What is needed :: Extract exactly those lines that lie between the start of the material and the line with "first_laid = len(shell.faces)", including both boundary lines and no others.

Dataset excerpt ::
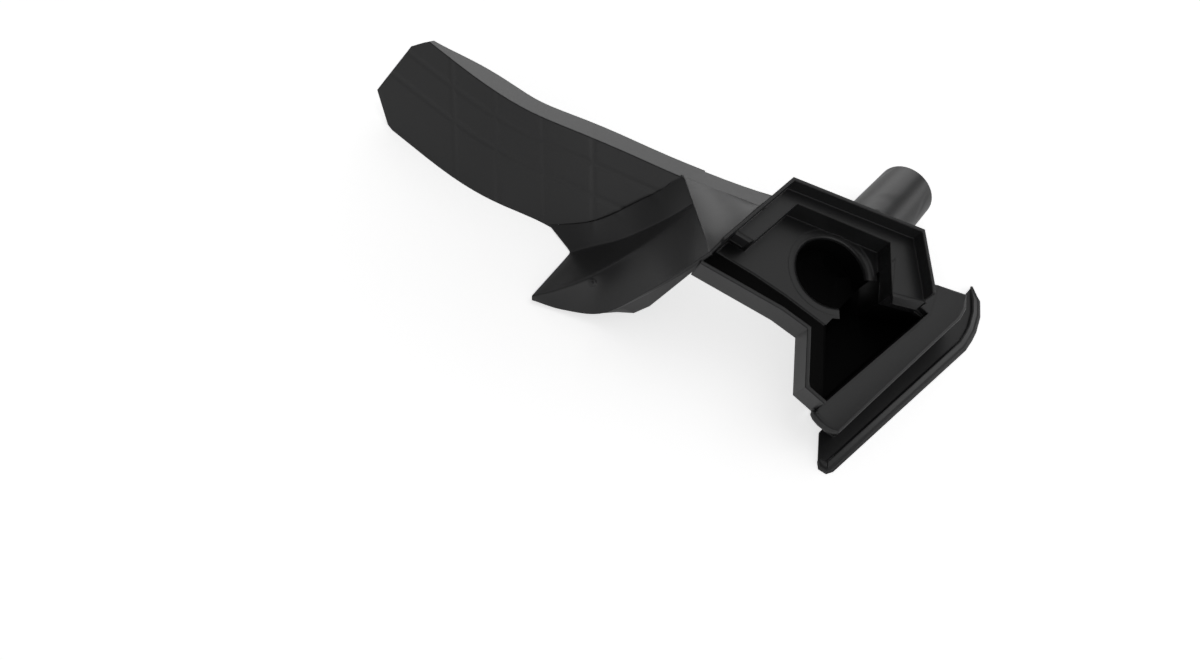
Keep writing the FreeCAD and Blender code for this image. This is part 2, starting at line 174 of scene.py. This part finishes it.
# Each ring's inset from the outline, its level over the deck, and its drop from that level in
# metres, where None is down to the flange. Near the nose the drop follows the line of sight.
BAR_RINGS = [
    (3.2, 6.35, 0), (1.9, 6.15, 0), (0.9, 5.4, 0), (0.3, 4.2, 0), (0.0, 2.6, 0),
    (-0.1, 2.6, 0.0066), (-0.1, 2.6, None),
]
SIGHT = Vector((0.159, 0.411, -0.898))
LEAN_FROM, LEAN_OVER = 2, 12
SKIRT_FOOT = 0.0012
draw_down = TILT.to_3x3() @ Vector((0, 0, -1))
bar = bmesh.new()
rings = []
for inset, level, drop in BAR_RINGS:
    ring = []
    for i, (u, v) in enumerate(BAR):
        before, after = BAR[i - 1], BAR[(i + 1) % len(BAR)]
        side = Vector((after[1] - before[1], before[0] - after[0])).normalized()
        spot = TRAY @ (Vector((u + side.x * inset, v + side.y * inset, level)) / MM)
        lean = min(max((LEAN_FROM - u) / LEAN_OVER, 0), 1)
        fall = draw_down.lerp(SIGHT, lean)
        fall_depth = spot.z - SKIRT_FOOT if drop is None else drop
        spot += fall * (fall_depth / -fall.z)
        ring.append(bar.verts.new(spot))
    rings.append(ring)
for upper, lower in zip(rings, rings[1:]):
    for i in range(len(BAR)):
        j = (i + 1) % len(BAR)
        bar.faces.new((upper[i], upper[j], lower[j], lower[i]))
bar.faces.new(rings[0])
bmesh.ops.recalc_face_normals(bar, faces=bar.faces)
end_bar = bpy.data.meshes.new("end_bar")
bar.to_mesh(end_bar)
bar.free()
shell.from_mesh(end_bar)
first_laid = len(shell.faces)

# The mouth's edge rolls over from the deck into the cup in one soft round. It stops where
# the recess cuts it. A profile point is its way out from the mouth's outline and its rise
# over the deck.
MOUTH = Vector((-4.7, 10.2, 0))
MOUTH_LONG, MOUTH_SHORT = 25.5, 22.3
LONG_WAY, SHORT_WAY = Vector((0.7071, -0.7071, 0)), Vector((0.7071, 0.7071, 0))
ROLL = [
    (3.4, -0.02), (2.2, 0.04), (-1.2, 0.06), (-2.2, -0.25), (-2.9, -0.8),
    (-3.4, -1.7), (-3.6, -2.8), (-3.9, -6), (-4.6, -21),
]
ROLL_START, ROLL_TURN, ROLL_STEPS = 40, 280, 60
hoops = []
for i in range(ROLL_STEPS + 1):
    turn = math.radians(ROLL_START + ROLL_TURN * i / ROLL_STEPS)
    cosine, sine = math.cos(turn), math.sin(turn)
    outward = (LONG_WAY * (cosine / MOUTH_LONG) + SHORT_WAY * (sine / MOUTH_SHORT)).normalized()
    on_edge = MOUTH + LONG_WAY * (MOUTH_LONG * cosine) + SHORT_WAY * (MOUTH_SHORT * sine)
    hoop = []
    for out, rise in ROLL:
        spot = on_edge + outward * out + Vector((0, 0, rise))
        hoop.append(shell.verts.new(TRAY @ (spot / MM)))
    hoops.append(hoop)
lay_sheet(shell, hoops)

# The flange has a raised edge, with its long side slanted outwards. It fades at both ends.
# The flange lies on the bench, so these points are in the part's frame and not the tray's.
FOOT = [
    (83.5, -134.9), (84.5, -139.0), (88.0, -141.5), (91.0, -140.4), (175.8, -62.8),
    (180.2, -56.5), (183.3, -51.0), (187.0, -40.8), (188.3, -30.4), (185.6, -20.7),
]
EDGE = [(5.2, 2.1), (4.6, 4.2), (3.8, 4.7), (-1.2, 0.3), (-1.3, 0.05)]
END_FADE = 0.25
beads = []
for i, (x, y) in enumerate(FOOT):
    before, after = Vector(FOOT[max(i - 1, 0)]), Vector(FOOT[min(i + 1, len(FOOT) - 1)])
    inward = Vector((before.y - after.y, after.x - before.x)).normalized()
    fade = END_FADE if i in (0, len(FOOT) - 1) else 1
    bead = []
    for reach, level in EDGE:
        inset = inward * (reach * fade)
        spot = Vector((x + inset.x, y + inset.y, level * (0.5 + fade / 2)))
        bead.append(shell.verts.new((spot + ORIGIN) / MM))
    beads.append(bead)
lay_sheet(shell, beads)

# The ledge's two arms end in rounded blocks. Each profile point has its reach past the arm's
# end, its level, and its share of the trims that narrow the block at its two corners.
LEFT_END, RIGHT_END = [(-68.0, 27.0), (-56.2, 20.2)], [(23.2, -5.6), (42.6, -9.6)]
END_PROFILE = [
    (-0.3, 20.1, 0), (0.4, 20.0, 0), (1.8, 19.0, 0.3), (4.6, 13.6, 1), (3.8, 12.4, 1), (-1, 11.5, 1),
]
for (start, end), outward, (start_trim, end_trim) in (
    (LEFT_END, (-0.75, -0.66), (0, 1.5)),
    (RIGHT_END, (0.05, -1.0), (2.0, 3.5)),
):
    start, end, outward = Vector((*start, 0)), Vector((*end, 0)), Vector((*outward, 0))
    length = (end - start).normalized()
    levels = []
    for reach, level, share in END_PROFILE:
        rise = Vector((0, 0, level))
        first = start + outward * reach + length * (start_trim * share) + rise
        last = end + outward * reach - length * (end_trim * share) + rise
        levels.append([shell.verts.new(TRAY @ (point / MM)) for point in (first, last)])
    for (a, b), (c, d) in zip(levels, levels[1:]):
        shell.faces.new((a, b, d, c))
    shell.faces.new([a for a, b in levels])
    shell.faces.new([b for a, b in reversed(levels)])

# The ledge's right arm is one even plate up to its straight inner step.
ARM = [(23.5, 23.6), (37.7, 27.2), (41.5, -3.6), (41.8, -9.6), (23.2, -5.5)]
ARM_TOP, ARM_FOOT = 20.08, 2.0
tops, feet = [
    [shell.verts.new(TRAY @ (Vector((u, v, level)) / MM)) for u, v in ARM]
    for level in (ARM_TOP, ARM_FOOT)
]
shell.faces.new(tops)
shell.faces.new((tops[0], tops[-1], feet[-1], feet[0]))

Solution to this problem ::
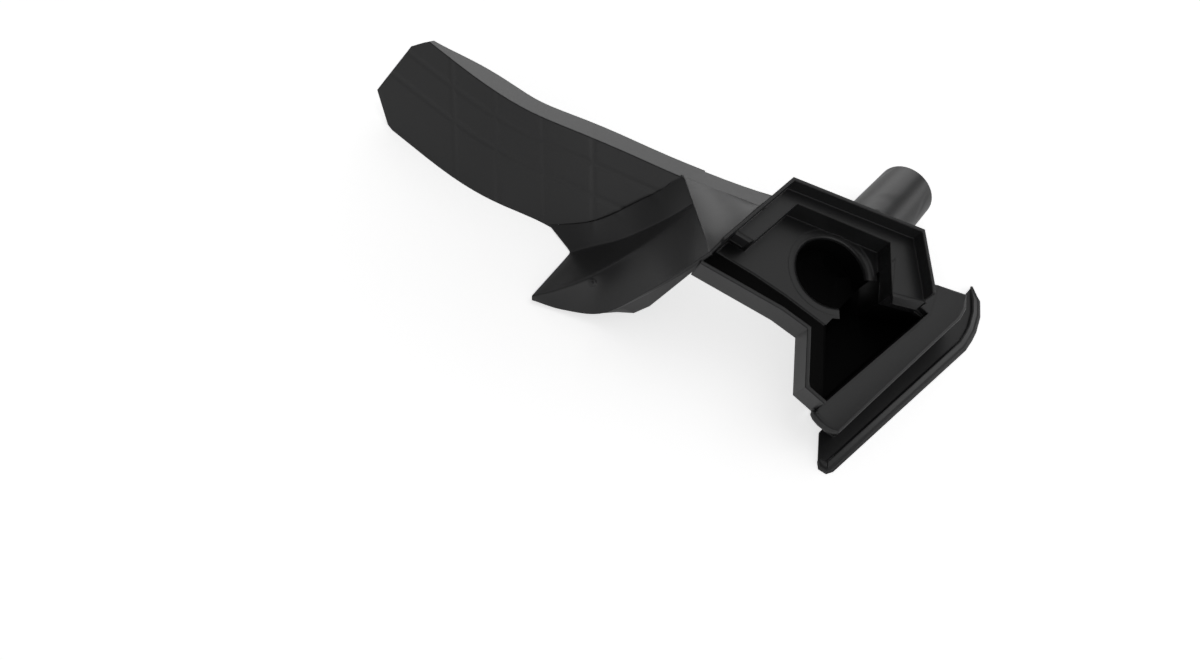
Keep writing the FreeCAD and Blender code for this image. This is part 2, starting at line 174 of scene.py. This part finishes it.
# Each ring's inset from the outline, its level over the deck, and its drop from that level in
# metres, where None is down to the flange. Near the nose the drop follows the line of sight.
BAR_RINGS = [
    (3.2, 6.35, 0), (1.9, 6.15, 0), (0.9, 5.4, 0), (0.3, 4.2, 0), (0.0, 2.6, 0),
    (-0.1, 2.6, 0.0066), (-0.1, 2.6, None),
]
SIGHT = Vector((0.159, 0.411, -0.898))
LEAN_FROM, LEAN_OVER = 2, 12
SKIRT_FOOT = 0.0012
draw_down = TILT.to_3x3() @ Vector((0, 0, -1))
bar = bmesh.new()
rings = []
for inset, level, drop in BAR_RINGS:
    ring = []
    for i, (u, v) in enumerate(BAR):
        before, after = BAR[i - 1], BAR[(i + 1) % len(BAR)]
        side = Vector((after[1] - before[1], before[0] - after[0])).normalized()
        spot = TRAY @ (Vector((u + side.x * inset, v + side.y * inset, level)) / MM)
        lean = min(max((LEAN_FROM - u) / LEAN_OVER, 0), 1)
        fall = draw_down.lerp(SIGHT, lean)
        fall_depth = spot.z - SKIRT_FOOT if drop is None else drop
        spot += fall * (fall_depth / -fall.z)
        ring.append(bar.verts.new(spot))
    rings.append(ring)
for upper, lower in zip(rings, rings[1:]):
    for i in range(len(BAR)):
        j = (i + 1) % len(BAR)
        bar.faces.new((upper[i], upper[j], lower[j], lower[i]))
bar.faces.new(rings[0])
bmesh.ops.recalc_face_normals(bar, faces=bar.faces)
end_bar = bpy.data.meshes.new("end_bar")
bar.to_mesh(end_bar)
bar.free()
shell.from_mesh(end_bar)
first_laid = len(shell.faces)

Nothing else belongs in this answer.